__Provided material__.
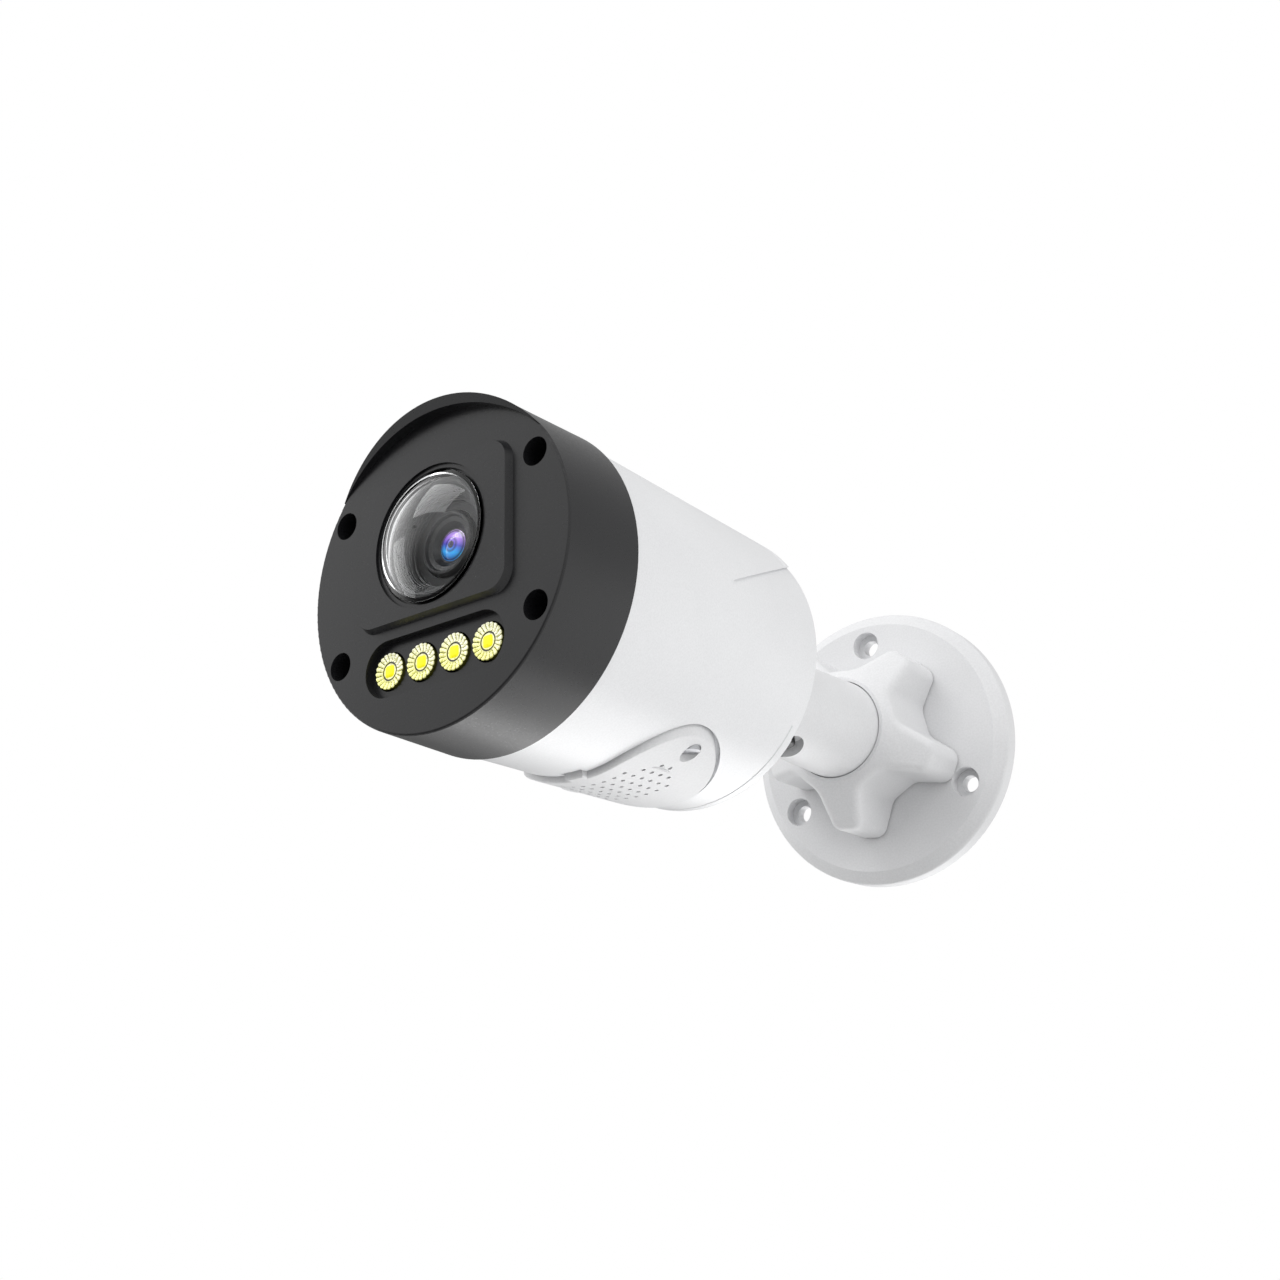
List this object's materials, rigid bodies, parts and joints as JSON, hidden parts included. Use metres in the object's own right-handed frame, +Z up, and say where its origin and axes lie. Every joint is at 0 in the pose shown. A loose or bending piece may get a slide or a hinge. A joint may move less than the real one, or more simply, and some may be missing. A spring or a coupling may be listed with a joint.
{
  "type": "bullet security camera",
  "caption": "Bullet security camera with a domed lens window, lamp slot, underside speaker cover and a swivel wall bracket with knuckle and lobed lock collar.",
  "frame": {"origin": "centre of the wall screw circle on the bracket's back face, which lies against the wall", "axes": "+Y out of the back face into the wall, so the camera looks along -Y; +Z up; +X to the right of the object seen from the front"},
  "size_m": [0.082, 0.1965, 0.082],
  "materials": {
    "white_paint": "smooth semi-matt white powder coat on cast aluminium",
    "white_plastic": "fine semi-matt white moulded plastic",
    "dark_plastic": "satin charcoal moulded plastic with a very fine grain",
    "lens_black": "matt black anti-reflective plastic with fine turned rings",
    "window_clear": "clear polished dome",
    "lens_glass": "coated lens glass with a violet and blue sheen",
    "filter_red": "infra-red cut filter glass, pink by reflection",
    "filter_clear": "plain filter glass",
    "rubber_black": "matt black rubber",
    "black_steel": "black oxide steel",
    "bright_steel": "zinc plated steel",
    "brass": "turned brass",
    "nylon": "natural nylon",
    "board_green": "green circuit board",
    "board_black": "black circuit board",
    "chip_black": "moulded chip package",
    "lamp_clear": "clear moulded faceted lens over a warm lamp",
    "lamp_phosphor": "yellow phosphor",
    "speaker_paper": "coated speaker cone",
    "card_black": "plain black memory card"
  },
  "bodies": {
    "bracket_base": {"base_plate": "white_plastic", "friction_washer": "nylon"},
    "collar_body": {"lock_collar": "white_plastic"},
    "arm_body": {"swivel_arm": "white_plastic", "knuckle_washers": "nylon", "pivot_screw": "black_steel", "pivot_nut": "bright_steel"},
    "neck_body": {"neck": "white_plastic", "neck_seal": "rubber_black", "neck_washer": "nylon", "neck_retainer": "bright_steel"},
    "shuttle_body": {"filter_shuttle": "lens_black", "ir_cut_filter": "filter_red", "clear_filter": "filter_clear"},
    "card_body": {"memory_card": "card_black"},
    "button_body": {"reset_button": "nylon"},
    "camera_head": {"belly_board": "board_green", "board_spacers": "brass", "bottom_cover": "white_plastic", "button_switch": "chip_black", "cable_gland": "rubber_black", "cable_header": "nylon", "card_socket": "bright_steel", "cover_screws": "bright_steel", "cover_seal": "rubber_black", "filter_coil": "brass", "front_cap": "dark_plastic", "front_lens": "lens_glass", "front_screws": "black_steel", "front_seal": "rubber_black", "image_sensor": "chip_black", "lamp_board": "board_black", "lamp_chip_1": "lamp_phosphor", "lamp_chip_2": "lamp_phosphor", "lamp_chip_3": "lamp_phosphor", "lamp_chip_4": "lamp_phosphor", "lamp_holder": "lens_black", "lamp_lens_1": "lamp_clear", "lamp_lens_2": "lamp_clear", "lamp_lens_3": "lamp_clear", "lamp_lens_4": "lamp_clear", "lens_baffle": "lens_black", "lens_barrel": "lens_black", "lens_holder": "lens_black", "main_board": "board_green", "main_housing": "white_paint", "microphone": "bright_steel", "processor": "chip_black", "rear_cap": "white_paint", "rear_lens": "lens_glass", "rear_posts": "brass", "rear_screws": "bright_steel", "sensor_board": "board_green", "speaker_cone": "speaker_paper", "speaker_frame": "lens_black", "speaker_magnet": "bright_steel", "window_dome": "window_clear", "window_seal": "rubber_black"}
  },
  "joints": [
    {"name": "collar_turn", "type": "hinge", "parent": "bracket_base", "child": "collar_body", "pos_m": [0, -0.02, 0], "axis": [0, -1, 0], "range_deg": [0, 180]},
    {"name": "arm_swivel", "type": "hinge", "parent": "bracket_base", "child": "arm_body", "pos_m": [0, -0.02, 0], "axis": [0, -1, 0], "range_deg": [-180, 180]},
    {"name": "knuckle_bend", "type": "hinge", "parent": "arm_body", "child": "neck_body", "pos_m": [0, -0.064, 0], "axis": [0, 0, 1], "range_deg": [-90, 0]},
    {"name": "camera_roll", "type": "hinge", "parent": "neck_body", "child": "camera_head", "pos_m": [0, -0.1, 0], "axis": [0, -1, 0], "range_deg": [-180, 180]},
    {"name": "filter_shift", "type": "slide", "parent": "camera_head", "child": "shuttle_body", "axis": [1, 0, 0], "range_m": [0, 0.006]},
    {"name": "card_slide", "type": "slide", "parent": "camera_head", "child": "card_body", "axis": [0, 1, 0], "range_m": [0, 0.008]},
    {"name": "reset_press", "type": "slide", "parent": "camera_head", "child": "button_body", "axis": [0, 0, 1], "range_m": [0, 0.0004], "stiffness_N_per_m": 800}
  ]
}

__Goal__.
Quote every line of the data, word for word.

__Exercise output__.
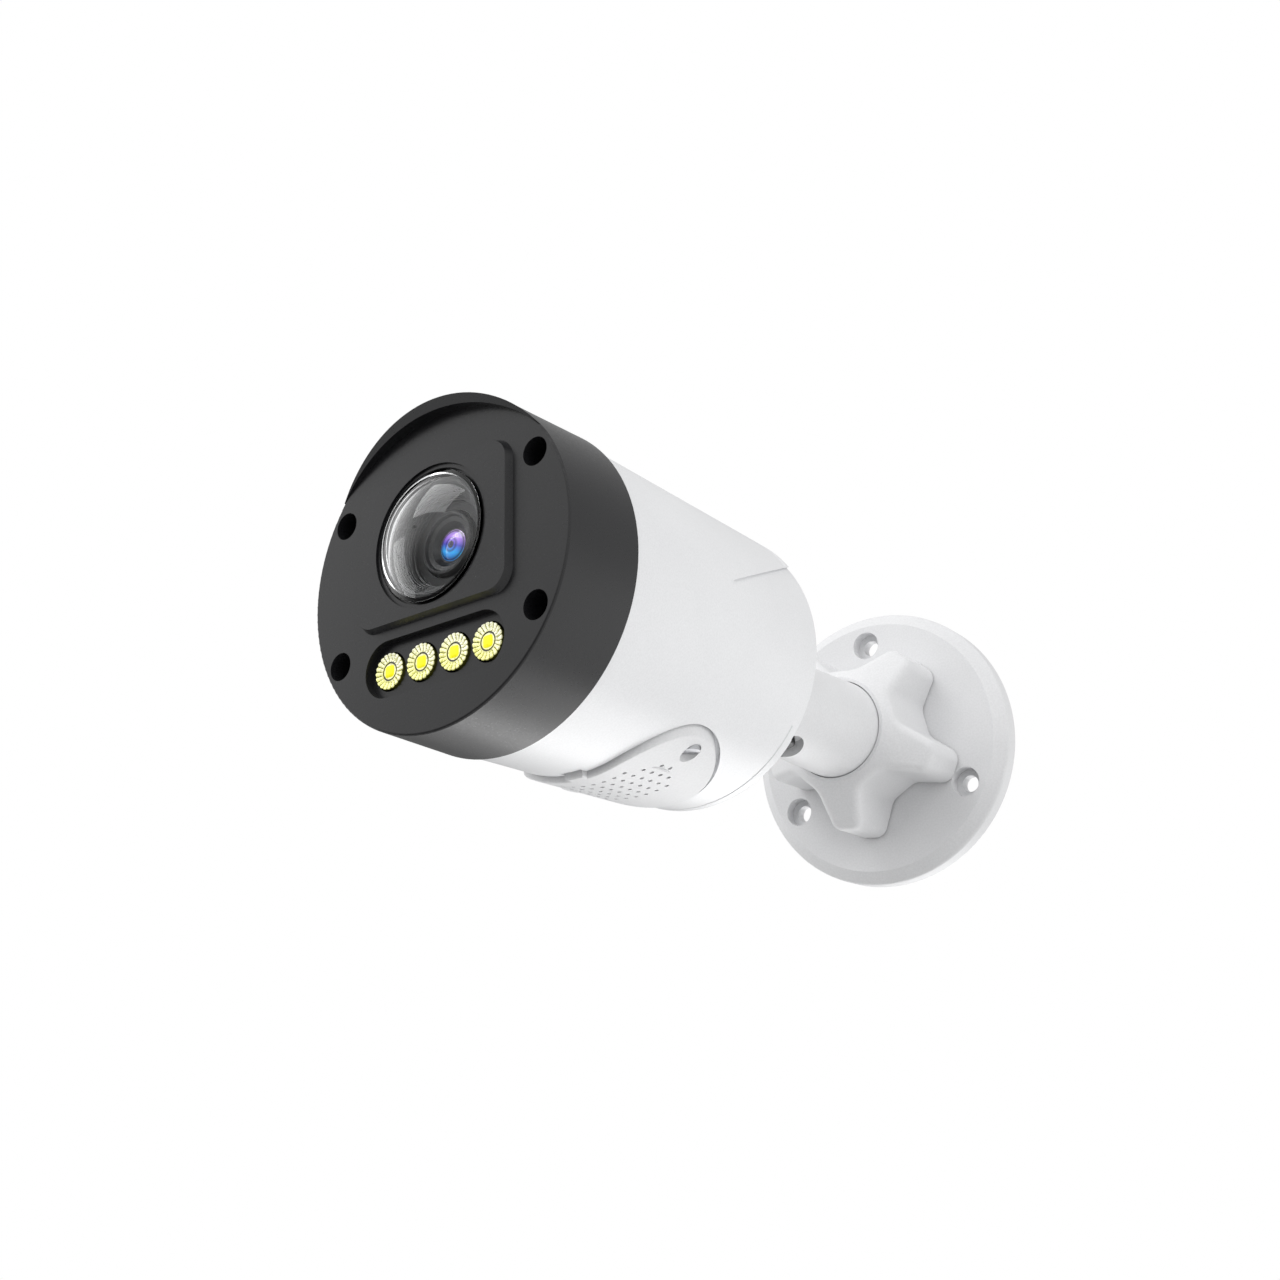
List this object's materials, rigid bodies, parts and joints as JSON, hidden parts included. Use metres in the object's own right-handed frame, +Z up, and say where its origin and axes lie. Every joint is at 0 in the pose shown. A loose or bending piece may get a slide or a hinge. A joint may move less than the real one, or more simply, and some may be missing. A spring or a coupling may be listed with a joint.
{
  "type": "bullet security camera",
  "caption": "Bullet security camera with a domed lens window, lamp slot, underside speaker cover and a swivel wall bracket with knuckle and lobed lock collar.",
  "frame": {"origin": "centre of the wall screw circle on the bracket's back face, which lies against the wall", "axes": "+Y out of the back face into the wall, so the camera looks along -Y; +Z up; +X to the right of the object seen from the front"},
  "size_m": [0.082, 0.1965, 0.082],
  "materials": {
    "white_paint": "smooth semi-matt white powder coat on cast aluminium",
    "white_plastic": "fine semi-matt white moulded plastic",
    "dark_plastic": "satin charcoal moulded plastic with a very fine grain",
    "lens_black": "matt black anti-reflective plastic with fine turned rings",
    "window_clear": "clear polished dome",
    "lens_glass": "coated lens glass with a violet and blue sheen",
    "filter_red": "infra-red cut filter glass, pink by reflection",
    "filter_clear": "plain filter glass",
    "rubber_black": "matt black rubber",
    "black_steel": "black oxide steel",
    "bright_steel": "zinc plated steel",
    "brass": "turned brass",
    "nylon": "natural nylon",
    "board_green": "green circuit board",
    "board_black": "black circuit board",
    "chip_black": "moulded chip package",
    "lamp_clear": "clear moulded faceted lens over a warm lamp",
    "lamp_phosphor": "yellow phosphor",
    "speaker_paper": "coated speaker cone",
    "card_black": "plain black memory card"
  },
  "bodies": {
    "bracket_base": {"base_plate": "white_plastic", "friction_washer": "nylon"},
    "collar_body": {"lock_collar": "white_plastic"},
    "arm_body": {"swivel_arm": "white_plastic", "knuckle_washers": "nylon", "pivot_screw": "black_steel", "pivot_nut": "bright_steel"},
    "neck_body": {"neck": "white_plastic", "neck_seal": "rubber_black", "neck_washer": "nylon", "neck_retainer": "bright_steel"},
    "shuttle_body": {"filter_shuttle": "lens_black", "ir_cut_filter": "filter_red", "clear_filter": "filter_clear"},
    "card_body": {"memory_card": "card_black"},
    "button_body": {"reset_button": "nylon"},
    "camera_head": {"belly_board": "board_green", "board_spacers": "brass", "bottom_cover": "white_plastic", "button_switch": "chip_black", "cable_gland": "rubber_black", "cable_header": "nylon", "card_socket": "bright_steel", "cover_screws": "bright_steel", "cover_seal": "rubber_black", "filter_coil": "brass", "front_cap": "dark_plastic", "front_lens": "lens_glass", "front_screws": "black_steel", "front_seal": "rubber_black", "image_sensor": "chip_black", "lamp_board": "board_black", "lamp_chip_1": "lamp_phosphor", "lamp_chip_2": "lamp_phosphor", "lamp_chip_3": "lamp_phosphor", "lamp_chip_4": "lamp_phosphor", "lamp_holder": "lens_black", "lamp_lens_1": "lamp_clear", "lamp_lens_2": "lamp_clear", "lamp_lens_3": "lamp_clear", "lamp_lens_4": "lamp_clear", "lens_baffle": "lens_black", "lens_barrel": "lens_black", "lens_holder": "lens_black", "main_board": "board_green", "main_housing": "white_paint", "microphone": "bright_steel", "processor": "chip_black", "rear_cap": "white_paint", "rear_lens": "lens_glass", "rear_posts": "brass", "rear_screws": "bright_steel", "sensor_board": "board_green", "speaker_cone": "speaker_paper", "speaker_frame": "lens_black", "speaker_magnet": "bright_steel", "window_dome": "window_clear", "window_seal": "rubber_black"}
  },
  "joints": [
    {"name": "collar_turn", "type": "hinge", "parent": "bracket_base", "child": "collar_body", "pos_m": [0, -0.02, 0], "axis": [0, -1, 0], "range_deg": [0, 180]},
    {"name": "arm_swivel", "type": "hinge", "parent": "bracket_base", "child": "arm_body", "pos_m": [0, -0.02, 0], "axis": [0, -1, 0], "range_deg": [-180, 180]},
    {"name": "knuckle_bend", "type": "hinge", "parent": "arm_body", "child": "neck_body", "pos_m": [0, -0.064, 0], "axis": [0, 0, 1], "range_deg": [-90, 0]},
    {"name": "camera_roll", "type": "hinge", "parent": "neck_body", "child": "camera_head", "pos_m": [0, -0.1, 0], "axis": [0, -1, 0], "range_deg": [-180, 180]},
    {"name": "filter_shift", "type": "slide", "parent": "camera_head", "child": "shuttle_body", "axis": [1, 0, 0], "range_m": [0, 0.006]},
    {"name": "card_slide", "type": "slide", "parent": "camera_head", "child": "card_body", "axis": [0, 1, 0], "range_m": [0, 0.008]},
    {"name": "reset_press", "type": "slide", "parent": "camera_head", "child": "button_body", "axis": [0, 0, 1], "range_m": [0, 0.0004], "stiffness_N_per_m": 800}
  ]
}